Among the apps Blockstack released at the conference is one for decentralized storage called Gaia that lets users keep files on existing, centralized services like Dropbox or Google Drive, while splitting up the contents and keeping them encrypted from the service operators. This turns the cloud services into “dumb drives,” Blockstack explained in a blog post.

Blockstack faces an uphill climb. In order for its vision to succeed, the company must first convince developers to build things on top of the infrastructure it has designed. Those developers must then create compelling applications, which attract hoards of users. And that’s not taking into account competition from the internet giants they’re trying to disrupt. Even the inventor of the web, Tim Berners-Lee, is working to solve the same problem with his Solid project, which he hopes will “re-decentralize” the web—but with little evidence that his efforts are paying off.
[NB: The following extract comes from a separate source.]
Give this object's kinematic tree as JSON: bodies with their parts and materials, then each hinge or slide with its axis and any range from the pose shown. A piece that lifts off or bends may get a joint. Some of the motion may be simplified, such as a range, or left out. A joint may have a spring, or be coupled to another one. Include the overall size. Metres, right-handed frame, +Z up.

Microsoft’s involvement in the Decentralized Identity Foundation gives hope that the project’s quixotic goal may one day be realized. Microsoft is on the back foot when it comes to internet identities today, crowded out by widespread use of Gmail accounts or Facebook logins among consumers. “With Microsoft, it’s the Android play,” says Elitzer, referring to the Android operating system’s open-source nature, which allowed Google to rapidly grab market share in the smartphone sector.

Big banks and corporates who think a blockchain might be a panacea for the problem of digital identity have some support. In the Netherlands, the ministry of economic affairs has started the Dutch Blockchain Coalition, getting government agencies and corporations to work on digital identities using the technology. Djuri Baars, a blockchain specialist at the big Dutch bank Rabobank, imagines a system that allows users to control what pieces of private information they wish to share with banks, the tax agency, or even a supermarket when buying a bottle of wine. “Because everyone can use the blockchain, everyone can connect their own systems to the blockchain,” he says. “You can give explicit consent to share information with specific recipients.”

The open-source Hyperledger Project, a consortium of 142 corporate members from Airbus to Samsung, is also working to decentralize identity. “It’s critical to everything,” says Hyperledger executive director Brian Behlendorf. “You have to have identity to do business. But how do you implement it in such a way that privacy is built in?” The consortium is developing something called Project Indy to address this problem. “We can correlate an identity on one chain to an identity on another. It allows individuals to be a point of authentication on how their data gets shared,” Behlendorf says.

The problem of digital identity on the internet has attracted a motley crew of computer scientists, big banks, and industrial conglomerates, bound by a shared belief that the ideas behind bitcoin could solve one of the online world’s trickiest problems. For many in the space, there is also a sense that blockchain tech could be the internet’s missing link. “We got many things wrong in the early days of the web,” says Behlendorf, who developed the open-source Apache server, which powers most of the web today. “This is a chance to get it right.”